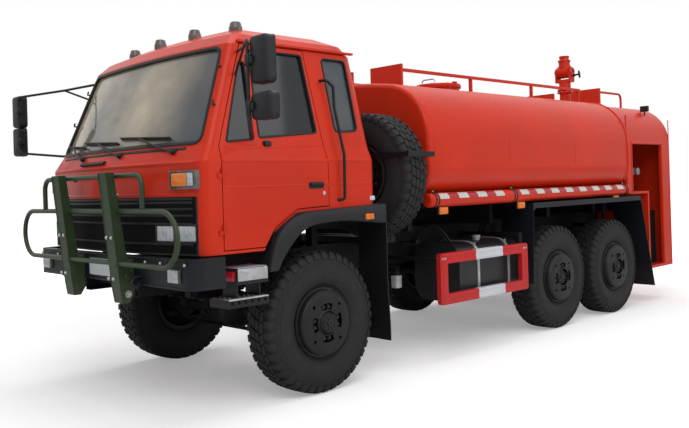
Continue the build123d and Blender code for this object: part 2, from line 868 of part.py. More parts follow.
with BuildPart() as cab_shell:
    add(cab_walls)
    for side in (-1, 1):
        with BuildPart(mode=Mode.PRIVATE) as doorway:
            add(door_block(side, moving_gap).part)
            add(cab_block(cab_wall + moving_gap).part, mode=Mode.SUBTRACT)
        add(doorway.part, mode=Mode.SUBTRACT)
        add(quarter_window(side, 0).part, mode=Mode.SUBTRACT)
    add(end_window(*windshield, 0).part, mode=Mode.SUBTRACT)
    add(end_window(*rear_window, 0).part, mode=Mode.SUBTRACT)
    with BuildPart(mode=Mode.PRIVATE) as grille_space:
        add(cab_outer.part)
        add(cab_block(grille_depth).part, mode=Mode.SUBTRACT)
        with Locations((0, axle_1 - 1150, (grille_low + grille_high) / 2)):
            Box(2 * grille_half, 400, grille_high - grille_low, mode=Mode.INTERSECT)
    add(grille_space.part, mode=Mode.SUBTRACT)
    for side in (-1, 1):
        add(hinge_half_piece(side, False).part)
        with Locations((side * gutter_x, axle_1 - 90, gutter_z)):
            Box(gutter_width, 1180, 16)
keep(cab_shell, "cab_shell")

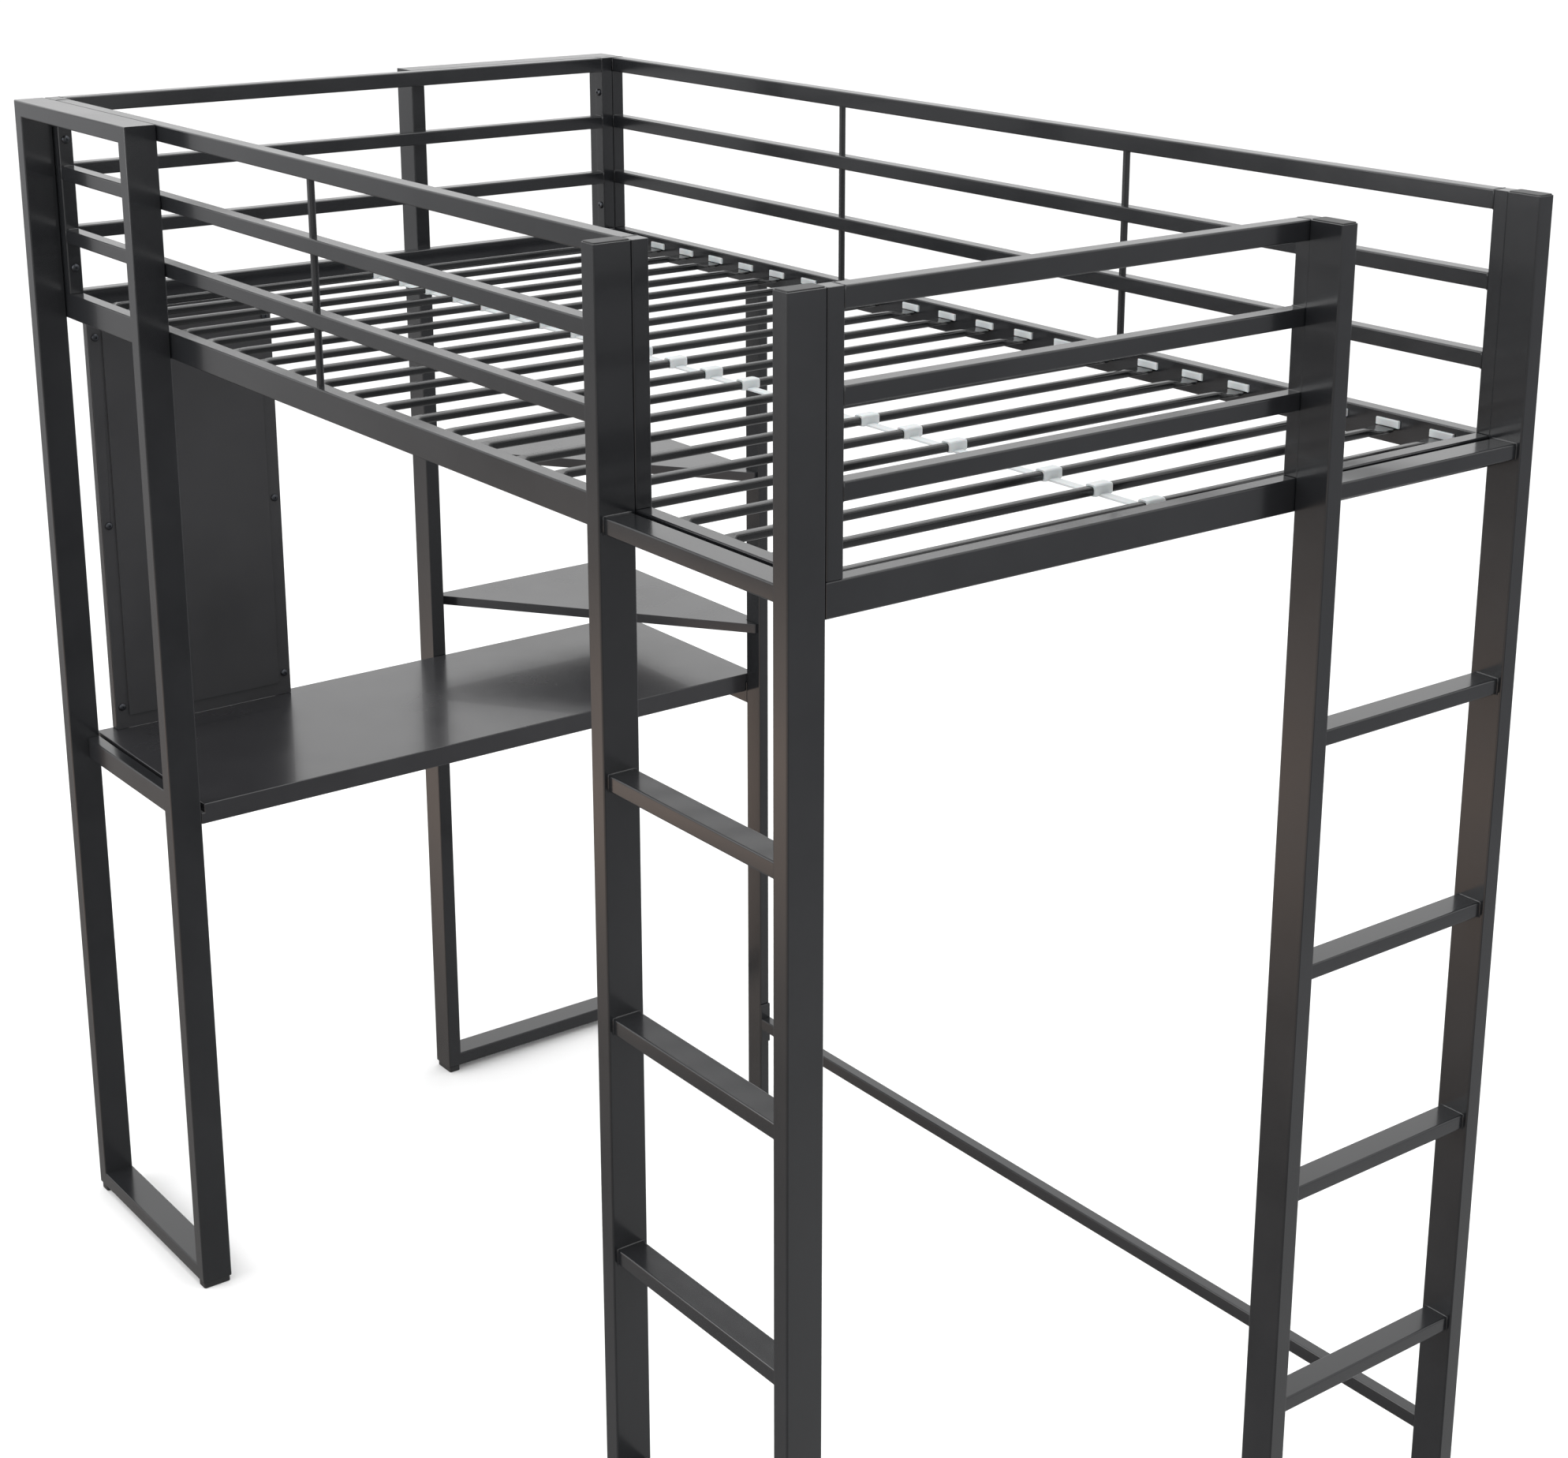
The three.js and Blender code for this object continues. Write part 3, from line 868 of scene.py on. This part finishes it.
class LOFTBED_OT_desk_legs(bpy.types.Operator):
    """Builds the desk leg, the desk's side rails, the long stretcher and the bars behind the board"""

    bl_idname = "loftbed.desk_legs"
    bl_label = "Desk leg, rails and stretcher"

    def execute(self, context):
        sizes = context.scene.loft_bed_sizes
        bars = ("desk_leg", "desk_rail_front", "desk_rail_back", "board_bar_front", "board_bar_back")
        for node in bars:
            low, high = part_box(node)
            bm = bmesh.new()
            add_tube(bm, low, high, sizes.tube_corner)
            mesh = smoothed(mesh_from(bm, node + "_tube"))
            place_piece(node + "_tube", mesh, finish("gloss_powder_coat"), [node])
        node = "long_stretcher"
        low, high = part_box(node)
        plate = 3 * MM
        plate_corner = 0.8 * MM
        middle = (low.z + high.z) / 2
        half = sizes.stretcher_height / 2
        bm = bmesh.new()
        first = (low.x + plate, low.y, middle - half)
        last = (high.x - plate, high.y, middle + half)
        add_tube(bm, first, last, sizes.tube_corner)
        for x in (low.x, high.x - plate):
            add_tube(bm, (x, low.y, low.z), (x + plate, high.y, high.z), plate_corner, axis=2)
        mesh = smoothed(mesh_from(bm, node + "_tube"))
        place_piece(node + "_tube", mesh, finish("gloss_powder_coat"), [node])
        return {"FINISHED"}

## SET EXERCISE
Look at the material above and copy, word for word, its lines from the first through the one containing "leg, rails and".

## THE COMPLETED TASK
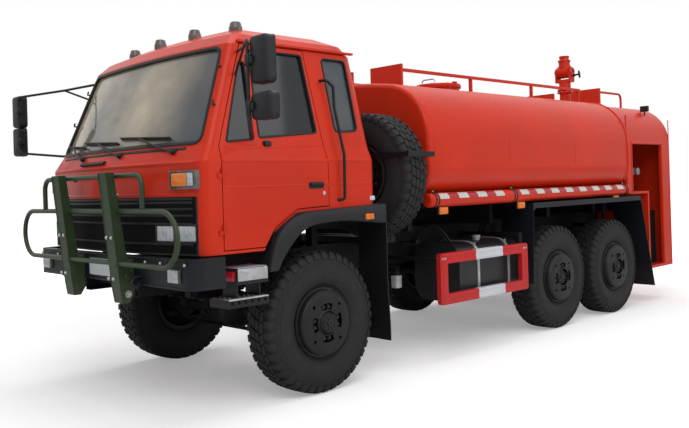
Continue the build123d and Blender code for this object: part 2, from line 868 of part.py. More parts follow.
with BuildPart() as cab_shell:
    add(cab_walls)
    for side in (-1, 1):
        with BuildPart(mode=Mode.PRIVATE) as doorway:
            add(door_block(side, moving_gap).part)
            add(cab_block(cab_wall + moving_gap).part, mode=Mode.SUBTRACT)
        add(doorway.part, mode=Mode.SUBTRACT)
        add(quarter_window(side, 0).part, mode=Mode.SUBTRACT)
    add(end_window(*windshield, 0).part, mode=Mode.SUBTRACT)
    add(end_window(*rear_window, 0).part, mode=Mode.SUBTRACT)
    with BuildPart(mode=Mode.PRIVATE) as grille_space:
        add(cab_outer.part)
        add(cab_block(grille_depth).part, mode=Mode.SUBTRACT)
        with Locations((0, axle_1 - 1150, (grille_low + grille_high) / 2)):
            Box(2 * grille_half, 400, grille_high - grille_low, mode=Mode.INTERSECT)
    add(grille_space.part, mode=Mode.SUBTRACT)
    for side in (-1, 1):
        add(hinge_half_piece(side, False).part)
        with Locations((side * gutter_x, axle_1 - 90, gutter_z)):
            Box(gutter_width, 1180, 16)
keep(cab_shell, "cab_shell")

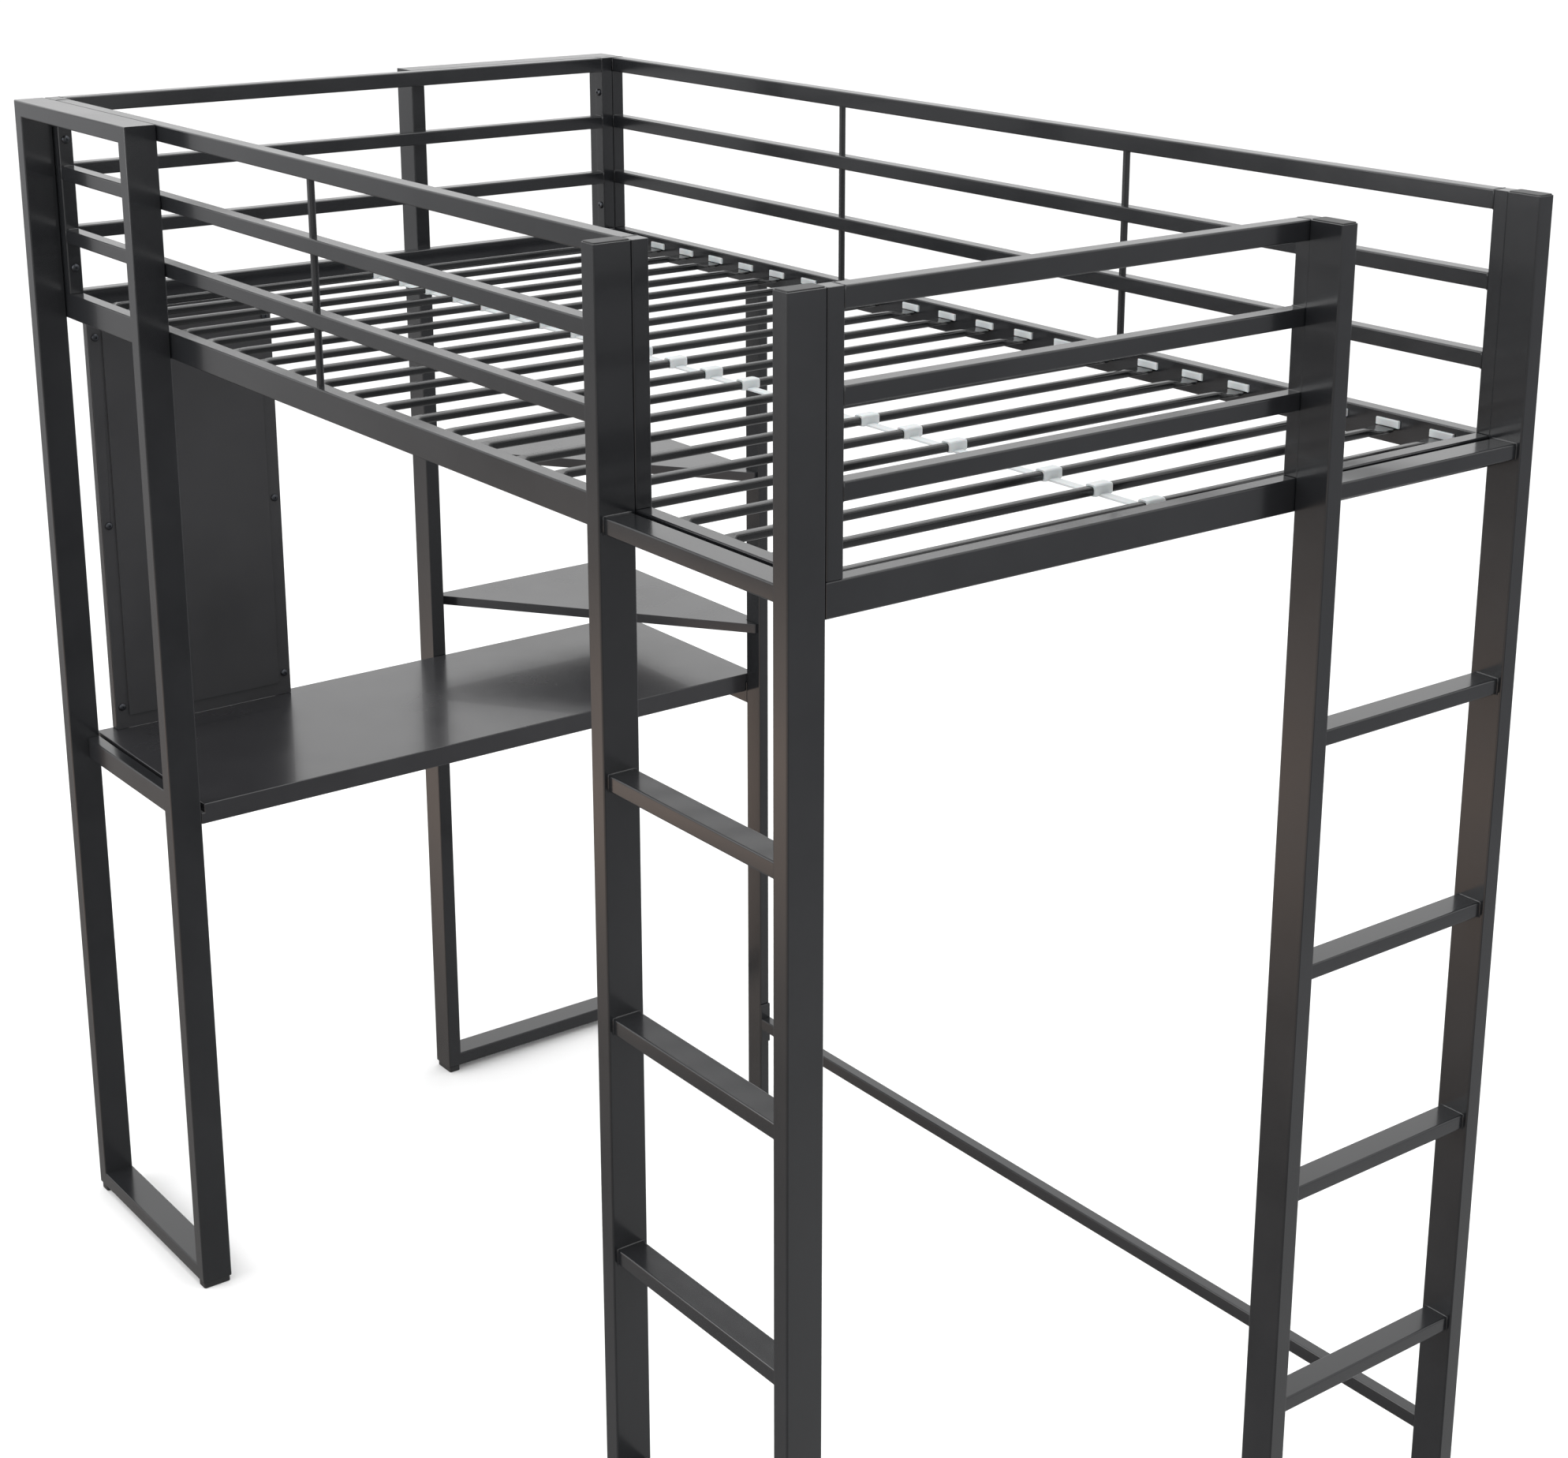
The three.js and Blender code for this object continues. Write part 3, from line 868 of scene.py on. This part finishes it.
class LOFTBED_OT_desk_legs(bpy.types.Operator):
    """Builds the desk leg, the desk's side rails, the long stretcher and the bars behind the board"""

    bl_idname = "loftbed.desk_legs"
    bl_label = "Desk leg, rails and stretcher"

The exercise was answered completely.